Combining the names in a famous couple can be a way of implying that they are a brand, indistinguishable as individuals: Billary (Bill and Hillary Clinton); Brangelina (Brad Pitt and Angelina Jolie). Some marrying couples, to avoid the social connotations of double-barrelling or to retain nominal independence, combine their names into a portmanteau: Miss Smith and Mr Jones became Mr and Mrs Smones or, less melodiously, the Jiths.
This trend began on May 18, 1992, in New York, when Valerie Silverman married Michael Flaherty and became Mr and Mrs Flaherman. The combined surname solution would not work for everyone. If, say, I had married someone with the name Baldwin, then we might have ended up as the Baldtyres. Imagine if Mr Dickens married Miss Whitehead. Whitens is not a particularly attractive surname, but it is a lot better than the alternative.
The Watergate affair gave birth to the laziest and longest-running family of blend words, not so much portmanteaux as identical cheap matching luggage.
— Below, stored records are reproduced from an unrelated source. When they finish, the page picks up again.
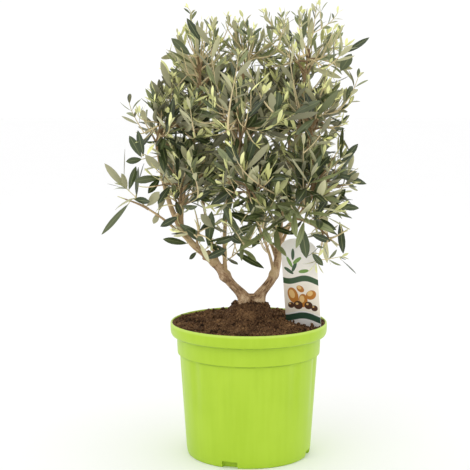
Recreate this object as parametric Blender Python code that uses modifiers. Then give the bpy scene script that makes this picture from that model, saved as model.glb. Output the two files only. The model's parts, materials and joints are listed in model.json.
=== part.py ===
"""Potted olive tree.

A young olive grown as a small bush: a short flared trunk that forks just above
the soil, two crooked boughs, the limbs that spring from them, and masses of
narrow paired leaves, standing in a stepped nursery pot with a label on a stake.

Metres, +Z up, the viewer on the -Y side. The origin is the centre of the pot's
flat underside.
"""

import math
import random
from collections import namedtuple

import bmesh
import bpy
from mathutils import Euler, Matrix, Vector
from mathutils.geometry import interpolate_bezier
from mathutils.kdtree import KDTree

# ---------------------------------------------------------------- dimensions
GAP = 0.0003                    # left between neighbouring solids
WELD = 0.00001                  # merging distance for seams and caps

# pot: a foot, a tapering body, a stepped collar and a wider rim band
POT_HEIGHT = 0.179
POT_WALL = 0.0025
SEGMENTS = 36                   # round the pot and the soil, so that their facets match
FOOT_RADIUS = 0.083
FOOT_EDGE = 0.003
BODY_TOP_RADIUS = 0.0925
COLLAR_RADIUS = 0.0956
COLLAR_BOTTOM = 0.137
RIM_RADIUS = 0.105
RIM_BOTTOM = 0.162
RIM_EDGE = 0.0012
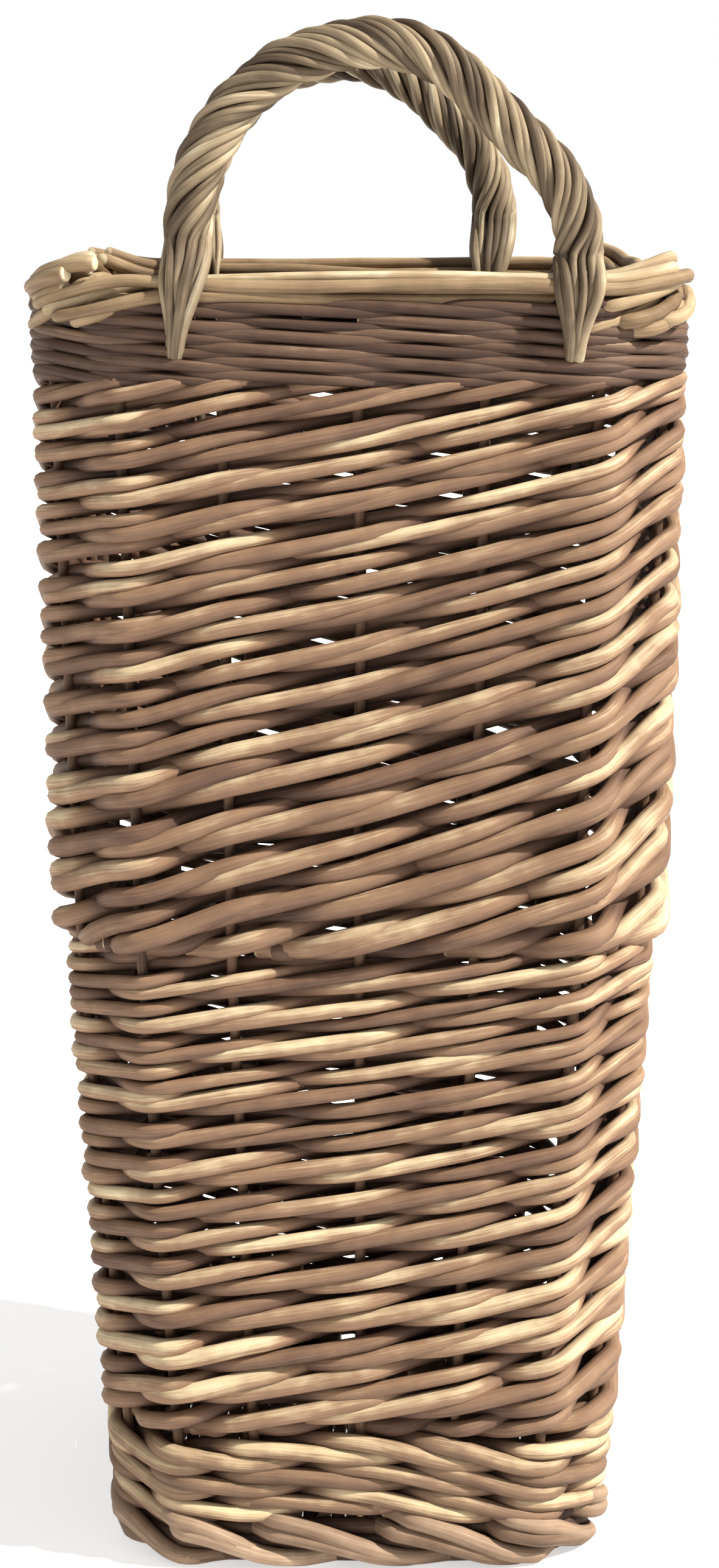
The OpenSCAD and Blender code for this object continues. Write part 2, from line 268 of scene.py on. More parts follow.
def soften(path: Array, passes: int) -> Array:
    """Returns paths whose inner points have moved halfway to their neighbours' middle."""
    for _ in range(passes):
        path[:, 1:-1] = path[:, 1:-1] * 0.5 + (path[:, :-2] + path[:, 2:]) * 0.25
    return path


def upright(flat: Array, z: Array) -> Array:
    """Returns points or directions in space from their x and y and their height."""
    return np.concatenate([flat, z[..., None]], axis=-1)


def finish_piece(
    piece: bpy.types.Object, finish: "Willow", node: str
) -> None:
    """Dresses a piece, rides it on the basket's one body, hides the frame part that it stands for
    and logs its faces.
    """
    piece.data.materials.append(finish.value.material())
    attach(piece, BODY)
    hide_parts(node)
    LOG.info("%s: %d faces", piece.name, len(piece.data.polygons))


def finish_parts(
    tubes: Tubes, parts: int, label: str, finish: "Willow", node: str
) -> None:
    """Makes a bundle's pieces, named by the label with their number in place of its braces."""
    for number, part in enumerate(tubes.split(parts)):
        finish_piece(part.mesh(label.format(number + 1)), finish, node)


# ---- finishes


def linear(hex_colour: str) -> tuple[float, float, float, float]:
    """Returns an sRGB hex colour as linear red, green, blue and alpha."""
    parts = [int(hex_colour[i:i + 2], 16) / 255.0 for i in (1, 3, 5)]
    red, green, blue = [p / 12.92 if p <= 0.04045 else ((p + 0.055) / 1.055) ** 2.4 for p in parts]
    return red, green, blue, 1.0


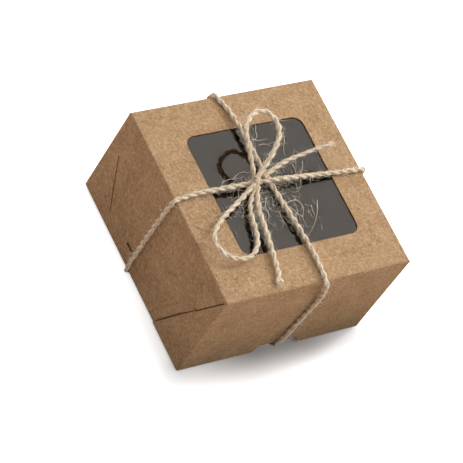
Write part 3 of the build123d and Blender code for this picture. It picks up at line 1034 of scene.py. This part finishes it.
# Stray fibres. Long hairs that came off the twine and lie curled on the film, a haze of short ones round
# the knot, and one dark fibre of bark on the board. The long ones' points are in mm, seen from above.
on_film = 58.4 * mm
stray_routes = [
    [(8.5, 32), (6.5, 29), (6.5, 26), (2.5, 24.5), (2, 21)],
    [(20, 25.5), (19, 21.5), (15.5, 17.5), (14.5, 13)],
    [(2.5, -9.5), (7, -8), (10, -9.5), (10.5, -12), (8, -14.5)],
    [(8.5, -8), (11, -10.5), (10, -14.5), (7, -18), (7.5, -21.5)],
    [(3, -11), (5.5, -13), (6, -16), (8, -17.5)],
    [(19, -11), (16.5, -16), (13.5, -20), (10, -23.5), (5.5, -27)],
    [(15, -12.5), (14, -16), (14, -20)],
    [(22, 9.5), (20, 5.5), (16, 1.5), (15, -3)],
    [(16, 9), (16.5, 5), (13, 0.5), (12, -4.5)],
    [(-17, 7.5), (-13, 10), (-9.5, 10.5), (-7.5, 9), (-4.5, 10)],
    [(-23, 7), (-18, 8.5), (-15.5, 7), (-11, 8)],
    [(4.5, 21.5), (8, 22.5), (10, 20)],
    [(3, 25.5), (6.5, 23), (10.5, 24.5)],
    [(-5, -4.5), (-8.5, -8.5), (-7.5, -12.5), (-10.5, -16)],
    [(-19.5, -4.5), (-18.5, -8.5), (-22, -11.5), (-20.5, -14.5)],
]
stray_lines = []
for rise, plan in enumerate(stray_routes):
    line, _ = smooth_line([(x, y, on_film / mm + 0.15 * (rise % 3)) for x, y in plan], 0.8 * mm)
    stray_lines.append(line)
hair_tubes("stray_fibres", stray_lines, stray_thick, "lid")

bark, tree, shader = new_material("bark_fibre")
place = add_node(tree, "ShaderNodeTexCoord").outputs["Object"]
bark_noise = add_node(tree, "ShaderNodeTexNoise", {"Vector": place}, Scale=400, Detail=3, Roughness=0.6)
bark_tone = add_node(tree, "ShaderNodeValToRGB", {"Fac": bark_noise})
set_ramp(bark_tone, [(0.35, "#5E3E26"), (0.65, "#8A6240")])
tree.links.new(bark_tone.outputs["Color"], shader.inputs["Base Color"])
shader.inputs["Roughness"].default_value = 0.7
bark_line, _ = smooth_line([(-47, -10, 58.65), (-44, -13, 58.7), (-41, -15.5, 58.65)], 0.8 * mm)
bark_fibre = hair_tubes("bark_fibre_on_board", [bark_line], bark_thick, "lid")
bark_fibre.data.materials[0] = bark

rng = random.Random(77)
haze_count = 180
haze_lines = []
window_edge = 1 * mm
while len(haze_lines) < haze_count:
    here = Vector((rng.gauss(-4, 12), rng.gauss(-5, 9), 0)) * mm
    heading = Vector((rng.uniform(-1, 1), rng.uniform(-1, 1), 0)).normalized()
    bend = rng.uniform(-0.9, 0.9)
    reach = rng.uniform(2, 7) * mm
    strand = []
    for k in range(8):
        strand.append(Vector((here.x, here.y, on_film + 0.2 * mm * math.sin(k))))
        here = here + heading * reach / 7
        heading = Matrix.Rotation(bend / 2, 3, "Z") @ heading
    inside = all(
        window_low.x + window_edge < p.x < window_high.x - window_edge
        and window_low.y + window_edge < p.y < window_high.y - window_edge
        for p in strand
    )
    if inside:
        haze_lines.append(strand)
hair_tubes("hair_haze_on_film", haze_lines, haze_thick, "lid")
The suffix -gate is routinely attached as journalistic shorthand to anything that might be even vaguely scandalous. Squidgygate, Monicagate, Whitewatergate and Nipplegate - Janet Jackson's celebrated self-exposure at the 2004 Super Bowl, which may be the stupidest gate-word ever coined but which left us with a handy and lasting euphemism in the form of “wardrobe malfunction”.
The best portmanteaux are those that reflect a new way of thinking and behaving. “Viagravation”, for example, meaning “problems caused in a relationship by altered sexual expectations” and “sacrilicious”, which precisely captures the pleasure of being rude about someone else's religious beliefs, and was coined by that master-etymologist, Homer Simpson.
The term smirting fulfils this requirement, but the new habit, and accompanying new word, may not end there. Because senior executives now have to smoke outside along with everyone else, they apparently get to know the other smokers in the office better than non-smoking workers, and are thus more likely to promote them. Smoking may be bad for your health, but it might be good for your career. What is the correct term for this new social interaction? Smokomotion? Increasing your cancearning potential? Working nicovertime? Being a brownlung?